By Erick Schonfeld and Jeanette Borzo, Business 2.0

SAN FRANCISCO (Business 2.0 Magazine) -- The Disruptor: Coghead

The Innovation: Easy-to-use tools for building customized business applications

The Disrupted: Initially, custom-software developers, but potentially almost all software-tool makers

What if the next time you longed for a piece of software to help you do your job, you didn't have to grovel before IT or shell out big bucks to outside consultants? What if you could simply create the software yourself, in a few easy steps? That's the promise of Coghead, an online tool due out this month that promises a hassle-free world of roll-your-own apps.
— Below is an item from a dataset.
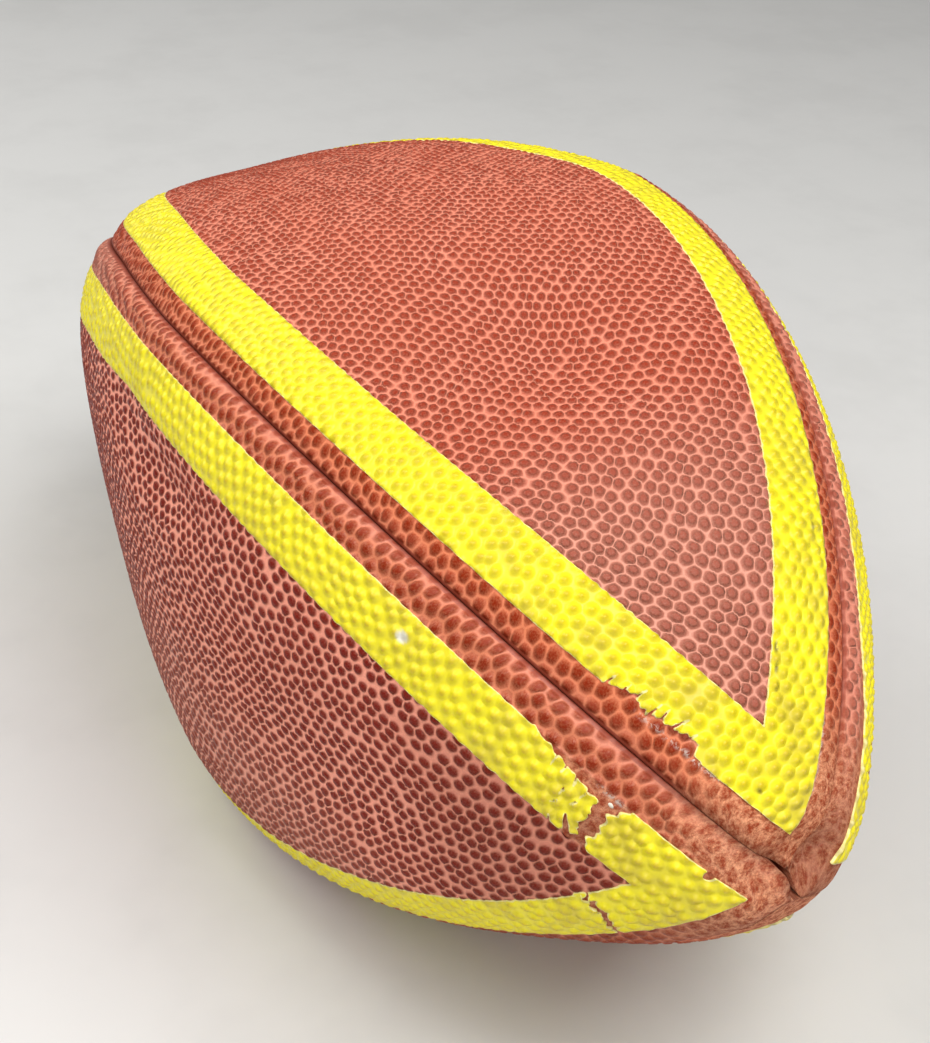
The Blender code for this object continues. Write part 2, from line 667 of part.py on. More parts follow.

Using Coghead requires only basic computer literacy. The company says anyone who can code a simple Excel macro should have little trouble using Coghead to create even sophisticated enterprise apps like logistics trackers, CRM programs, or project management systems. A user logs on to Coghead's Web site and drags and drops a few buttons and labels onto a form, indicates relationships between the form's drop-down menus and text boxes, groups appropriate elements by drawing boxes around them -- and then launches the apps. "From my experience so far, the product is incredibly easy to use," says Liz Amaral, product management vice president at InsideTrack, a San Francisco firm that offers coaching services to college students and has been beta-testing Coghead.
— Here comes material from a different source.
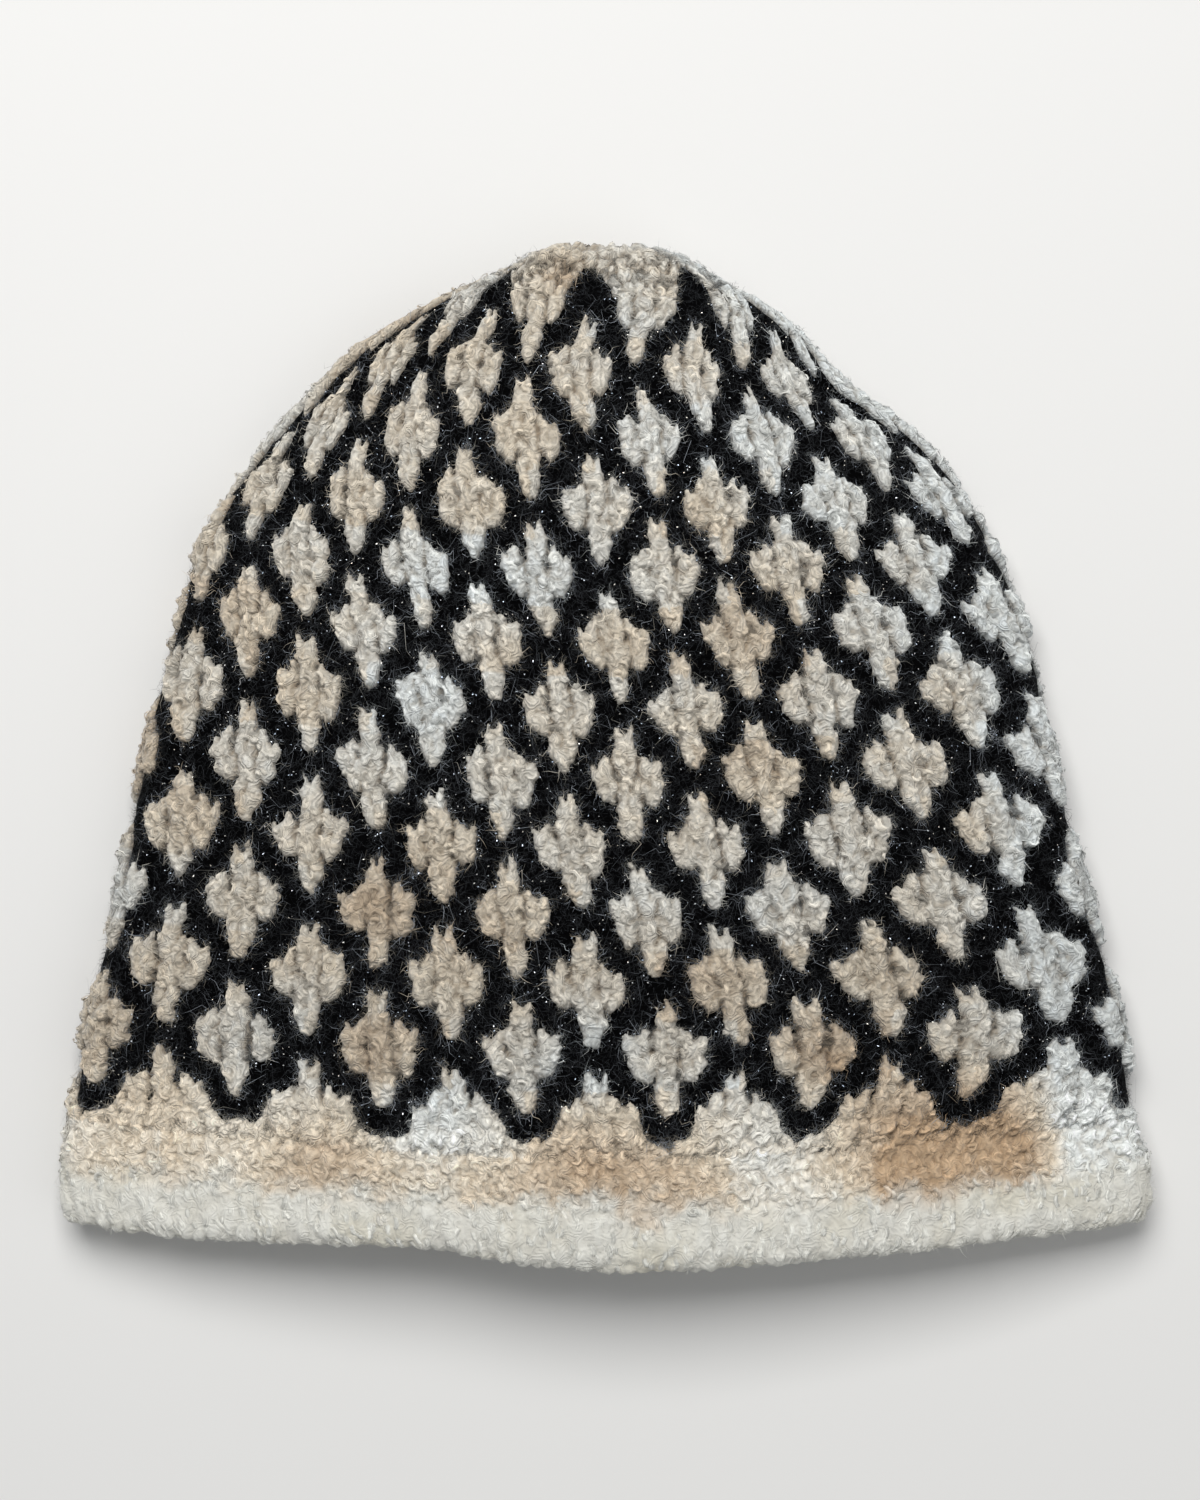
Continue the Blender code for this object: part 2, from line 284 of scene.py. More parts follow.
class Shell:
    """The flattened hat as a surface over courses and shares of the way round."""

    # The least radius of a side fold, and the least width of a stitch and height of a course
    MIN_FOLD = 0.0008
    MIN_STITCH = 0.0008
    MIN_COURSE = 0.0025

    # Half steps that directions and sizes are taken over, a share of the way round and a part of a course,
    # and the room that directions keep from the last course
    ROUND_STEP = 0.0012
    UP_STEP = 0.05
    LAST_ROOM = 0.06

    def __init__(self, sizes):
        self.sizes = sizes
        self.band_top = (sizes.hem_height + sizes.band_height) / sizes.height
        self.hem_top = sizes.hem_height / sizes.height
        self.body_top = 1 - sizes.cap_height / sizes.height
        self.course_share = COURSE_RATE * (self.body_top - self.band_top) / BODY_COURSES
        self.roll_course = self.course_of(ROLL_START * self.hem_top)
        self.hem_course = self.course_of(self.hem_top)
        self.last_course = self.course_of(LAST_HEIGHT)

    def height_of(self, course):
        return self.band_top + COURSES_RAISED + (course - FIRST_COURSE) * self.course_share

    def course_of(self, height):
        return FIRST_COURSE + (height - self.band_top - COURSES_RAISED) / self.course_share

    def share_of(self, stitch, course):
        """The share of the way round: the columns lean as they climb, up to the crown."""
        course = np.minimum(course, LEAN_TOP)
        lean = LEAN[0] + LEAN[1] * course + LEAN[2] * course**2
        return ((stitch + lean) / STITCHES_ROUND + 0.5) % 1.0 - 0.5

    def point(self, height, share, depth):
        """Points at shares of the height and of the way round, a depth below the outer face."""
        section = read_sections(height)
        half_width = (section.left + section.right) / 2 * self.sizes.width / 2
        middle = (section.right - section.left) / 2 * self.sizes.width / 2
        thickness = section.thickness * self.sizes.thickness
        fold = np.maximum(np.minimum(self.sizes.fold_radius, thickness / 2) - depth, self.MIN_FOLD)
        reach = half_width - depth
        low = np.maximum(section.lift, 0.0) * self.sizes.thickness + depth
        high = low + thickness - 2 * depth
        share = (share + 0.5) % 1.0 - 0.5
        on_left = share < 0
        way = np.abs(share) * 4
        to_fold = np.minimum(way, 2 - way)
        crowding = np.where(on_left, section.left_crowding, section.right_crowding)
        spread = crowding * to_fold / (1 + (crowding**BUNCH - 1) * to_fold**BUNCH) ** (1 / BUNCH)
        spread = np.where(way <= 1, spread, 2 - spread)
        spread = spread + np.where(on_left, 0.0, section.right_slack) * way**3 * (2 - way) ** 2
        on_front = spread <= 1
        spread = np.minimum(spread, 2 - spread)
        flat = reach - fold
        travelled = spread * (flat + fold * math.pi / 2)
        turn = np.maximum(travelled - flat, 0.0) / fold
        across = np.minimum(travelled, flat) + fold * np.sin(turn)
        dome = low + 2 * fold + (high - low - 2 * fold) * (1 - (np.minimum(travelled, flat) / flat) ** 2)
        round_fold = low + fold + fold * np.cos(turn) * np.where(on_front, 1.0, -1.0)
        up = np.where(travelled < flat, np.where(on_front, dome, low), round_fold)
        rise = np.where(on_left, section.left_rise, section.right_rise)
        along = (height - 0.5 + rise * (across / reach) ** RISE_POWER) * self.sizes.height
        beside = np.where(on_left, -across, across)
        climb = np.exp(-(((beside / reach - EDGE_CLIMB_AT) / EDGE_CLIMB_REACH) ** 2))
        along = along + EDGE_CLIMB * climb * (1 - smooth_step(0.0, EDGE_CLIMB_TOP, height))
        return np.stack([middle + beside, along, up], axis=-1)

    def skin(self, course, share):
        """Points of the yarns' face, which turns in round the hem below the band."""
        sunk = self.sizes.skin_depth
        height = self.height_of(course)
        rolled = self.roll_course - course
        turn = np.clip(rolled / ROLL_COURSES, 0.0, 1.0) * math.pi
        climbed = np.clip((rolled - ROLL_COURSES) / INNER_COURSES, 0.0, 1.0)
        start = ROLL_START * self.hem_top
        drop = start - (sunk + HEM_FLEECE) / self.sizes.height
        roll_height = start - drop * np.sin(turn) + (INNER_TOP * self.hem_top - start) * climbed
        depth = (self.sizes.hem_wall / 2 - sunk) * (1 - np.cos(turn))
        depth = depth * (1 - INNER_LEAN * smooth_step(0.6, 1.0, climbed))
        height = np.where(rolled > 0, roll_height, height)
        return self.point(height, share, sunk + np.where(rolled > 0, depth, 0.0))

    def steps_at(self, course, share):
        """Short steps over the skin, round the hat and towards the crown."""
        round_step = self.skin(course, share + self.ROUND_STEP) - self.skin(course, share - self.ROUND_STEP)
        up_step = self.skin(course + self.UP_STEP, share) - self.skin(course - self.UP_STEP, share)
        return round_step, up_step

    def frame_at(self, course, share):
        """The skin's outward normals and the unit directions round the hat and towards the crown."""
        course = np.minimum(np.asarray(course, float), self.last_course - self.LAST_ROOM)
        round_way, up_way = (unit(step) for step in self.steps_at(course, share))
        return unit(np.cross(round_way, up_way)), round_way, up_way

    def stitch_size(self, course, share):
        """The width of a stitch and the height of a course there, in metres."""
        width, height = (np.linalg.norm(step, axis=-1) for step in self.steps_at(course, share))
        width = width / (2 * self.ROUND_STEP * STITCHES_ROUND)
        height = height / (2 * self.UP_STEP)
        return np.maximum(width, self.MIN_STITCH), np.maximum(height, self.MIN_COURSE)

    def lifted(self, course, share, lift):
        """Skin points moved outwards by a lift, laid flat where the hat rests on the floor."""
        normal, _, _ = self.frame_at(course, share)
        return rest_on_floor(self.skin(course, share) + normal * np.asarray(lift)[..., None])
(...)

Coghead boasts an impressive entrepreneurial pedigree. Chief executive Paul McNamara is a former exec at computer graphics pioneer SGI and at open-source software leader Red Hat; CTO Greg Olsen co-founded Extricity, a business-integration software firm that Peregrine Systems bought for $227 million in 2001. They believe that they'll initially take business from software consultants and outsourcing firms that specialize in small, customized-software projects. But ultimately, Coghead could undermine much bigger markets and much bigger names, including the likes of Microsoft (Charts) and Sun (Charts). "Any big software player is a potential target for their disruption," says VC Charles Beeler, whose firm, El Dorado Ventures, last year invested $3.2 million in Coghead.

More fundamentally, Coghead could completely upend the balance of power in the software game -- putting users, and not coders, in ascendancy. "Today, highly trained programmers are the gatekeepers for custom apps," McNamara says. "Coghead will enable nonprogrammers to rapidly create their own custom business software, allowing the people closest to the need to create the solution."